For a time Gillies refused to be brow-beaten, ministers in South Australia and Tasmania stood by him and, for many people in and out of politics, it seemed ridiculous not to proceed through the Federal Council. But others wondered about the possibility of a compromise to steer a path through what seemed a silly argument. The colonial governors, for example — Carrington of New South Wales, Loch of Victoria and Kintore of South Australia — took a paternal interest in their politicians and were eager for federation. It happened that they were all together in Melbourne at the beginning of November for the Cup. They took advantage of the occasion to address enthusiastic audiences about federation, and they put their heads together about the politicians. Carrington wrote from Melbourne to tell Parkes that he was convinced 'Victorians are Federals at heart'; Gillies and the people of the Federal Council had in reality the same goal as Parkes. After Carrington came home, his talks in Victoria were followed by a visit from McIlwraith (alas, we do not know whether Carrington engineered it!) and the two had long discussions with Parkes. Parkes respected McIlwraith, a fellow old-style politician: 'Parkes evidently listened a good deal to him', Carrington told his diary, 'and seems much more disposed to make some sort of concession than he was at first'. McIlwraith urged Parkes to confer with members of the Council informally, not as Councillors: 'right is on his side', opined Carrington, 'and, if he does not lose his head, he ought to win'.

Thus pressed by men he respected, Parkes compromised. On 28 November 1889 he agreed to 'meet the members of the existing Federal Council 'as representative public men' [that is, not formally as members of the Council] to discuss the whole question [of federation] ... in the light of what is best for Australia'. This meeting took place: its outcome was an agreement for a conference in 1890 of representatives from each of the colonial parliaments to discuss the federation issue. Carrington noted gleefully:

Now Gillies can tell his supporters that he has forced the old man to recognise the Federal Council in spite of all his bluster; while Parkes does not recede from the constitutional position that he has taken up, 'that a conference to frame a constitution must have Parliamentary sanction; that the members shall be appointed by the Governor in Council and clothed in authority and stamped with approval'.

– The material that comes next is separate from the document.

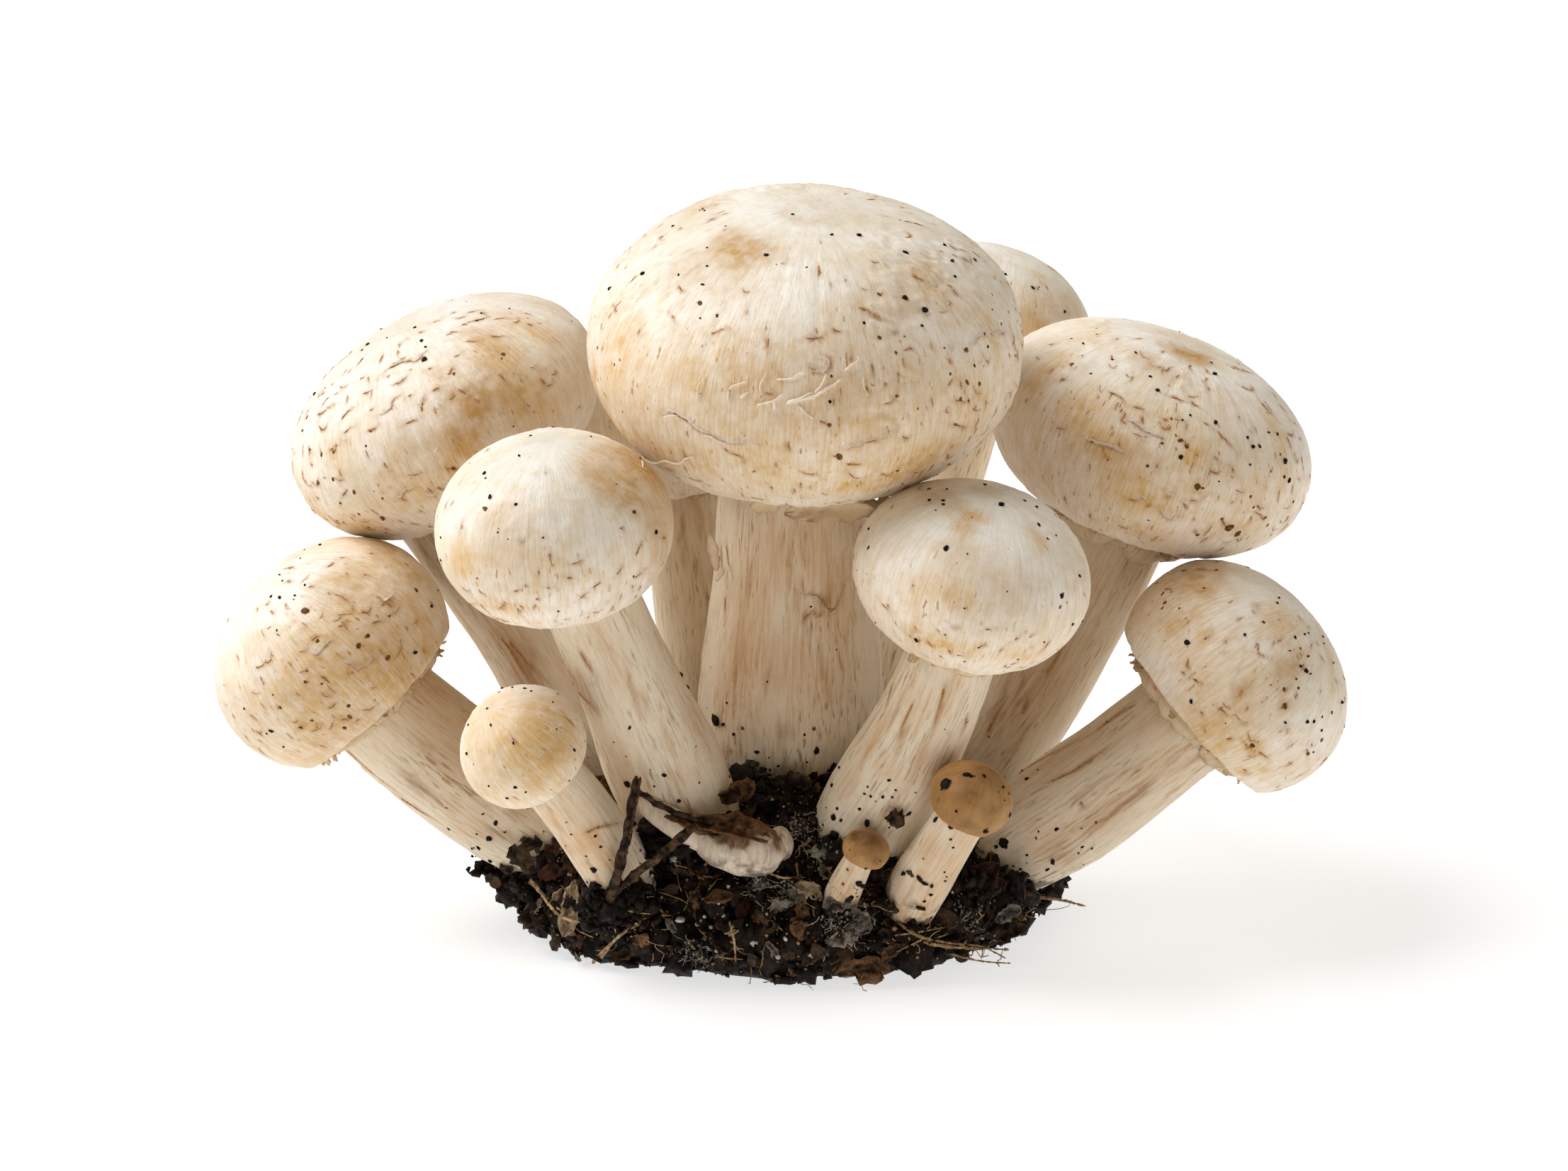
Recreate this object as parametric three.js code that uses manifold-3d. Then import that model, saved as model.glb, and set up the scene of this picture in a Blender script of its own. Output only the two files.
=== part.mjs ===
// Button mushroom cluster: closed button mushrooms grown together out of one clump of casing soil.
// Units are millimetres and +Z is up.  The origin lies on the flat underside of the soil, below the
// middle of the clump.  +X runs along the wide row of caps and -Y is the front.

import * as THREE from 'three';
import { mergeVertices } from 'three/addons/utils/BufferGeometryUtils.js';
import Module from 'manifold-3d';

const wasm = await Module();
wasm.setup();

// ---------------------------------------------------------------- shared sizes

const GAP = 0.3; // clearance between pieces that touch

const SOCKET = 0.25; // depth of the stem's socket, as a share of the height of the cap's dome
const HOLLOW = 0.06; // rise of the underside towards the stem, as a share of the cap's radius
const ROLL = 0.05; // width of the rolled edge of a cap, as a share of its radius
const LOWER_RINGS = 3; // rings of faces below the widest ring of a cap
const UPPER_RINGS = 7; // rings of faces above it
const CAP_UNEVENNESS = 0.012; // how far a cap is from round, as a share of its radius
const BROWN_BELOW = 7; // caps of a smaller radius than this are brown

const STEM_RINGS = 6;
const STEM_SIDES = 12;
const STOUT_STEM_SIDES = 16;
const STOUT_FROM = 10; // thickness at the foot from which a stem has the greater number of sides
const STEM_BOW = 0.35; // how far along its length each end of a stem holds its own direction
const FOOT_TAPER = 0.7; // radius of the rounded foot, as a share of the stem's radius there
const FOOT_DEPTH = 0.3; // depth of the rounded foot, as a share of the same

const VEIL_SIDES = 15;
const VEIL_THICKNESS = 0.9;
const VEIL_BORE = 0.6; // inner radius of the uncut veil, as a share of the neck's radius
const VEIL_LIP = 0.3; // where the lip that hangs down ends, as a share of the way to the outer edge
const VEIL_RAGGED = [ [ 5, 0.03 ], [ 8, 0.02 ] ]; // [ waves round the edge, share of the radius ]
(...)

We have to add here a brief footnote. This happy outcome — at least for Parkes — silenced members of his New South Wales ministry who, not unnaturally, were furious about all Parkes's secret goings-on. Federation, they thought, ought to have been properly discussed in cabinet. Some were fearful of its effect on free trade so far as the outside world was concerned, and most disagreed with Parkes's contemptuous attitude to the Federal Council. Of one of these dissidents, Bruce Smith, Parkes made a complaint to Carrington which was most revealing about himself: 'he seems to think that I ought to do the impossible thing of consulting him at every turn in my course, for which, if there were no other difficulty, life is too precious'.

A group of ministers actually plotted to overthrow Parkes for his high-handed action on federation, but the old man foiled them by going public on the issue and they did not dare to come out against him. So, on one vital question, Parkes had broken through the irksome party discipline. As Carrington reported it to McIlwraith: 'Bruce Smith and McMillan are keeping quiet. They are no match for Parkes ... it is once more a "one man ministry", and although they are very sore, they must swallow it'.

So it was that the 1890 conference, which we celebrate this year, came to be. It was held in Melbourne. As he set out for it, Parkes wrote haughtily to Carrington: 'I fear we shall have to discuss this question with men who cannot rise to its level ... We shall see how the creaky machine works ...'.

But once the conference convened, the goodwill of the other delegates melted the old curmudgeon's heart. They tacitly acknowledged his age and prestige, spontaneously made him president of the conference, deferred to him in debate and received him like a hero at the banquet which Gillies gave in honour of Victoria's visitors. There Parkes replied to the toast, 'A United Australia' and, amid loud cheers, coined the great saying of the occasion: 'The crimson thread of kinship runs through us all ... we know that we represent a race [which] for the purpose of settling new colonies ... never had its equal on the face of the earth'.

Parkes was, then, the dignified figurehead. But it was Deakin of Victoria who finally moved the crucial, and unanimously accepted, motion: that such steps be taken 'as may be necessary to induce the Legislatures of the respective colonies ... to appoint delegates to a National Australasian Convention, empowered to consider and report upon an adequate scheme for a Federal constitution'.

In his most enthusiastic dreams, Parkes could not have hoped for more. This moment of triumph is perhaps the kindest point at which to leave Parkes. As we have seen, his path to the 1890 conference had been curious and convoluted, his motives very mixed, and the contribution of others more than he cared to admit — or even understood. But then, perhaps most ostensible political successes are like that. And, as the 1890 conference broke up, Parkes had every reason to believe that, however he had done it, he had hitched his wagon to a star that was a real winner.

It, of course, was too — but (as we know and the men of 1890 could not) the star was soon to dim for a while, and federation was still a decade away. Parkes, who died in 1896, never saw it. Can we, all the same, call him 'Father of Australian federation'? What I have been saying today has certainly to be taken into account when considering this question — but perhaps we should withhold a final judgement until we have been through the decade of centenary celebrations of things federal which appears, in 1990, still to be before us.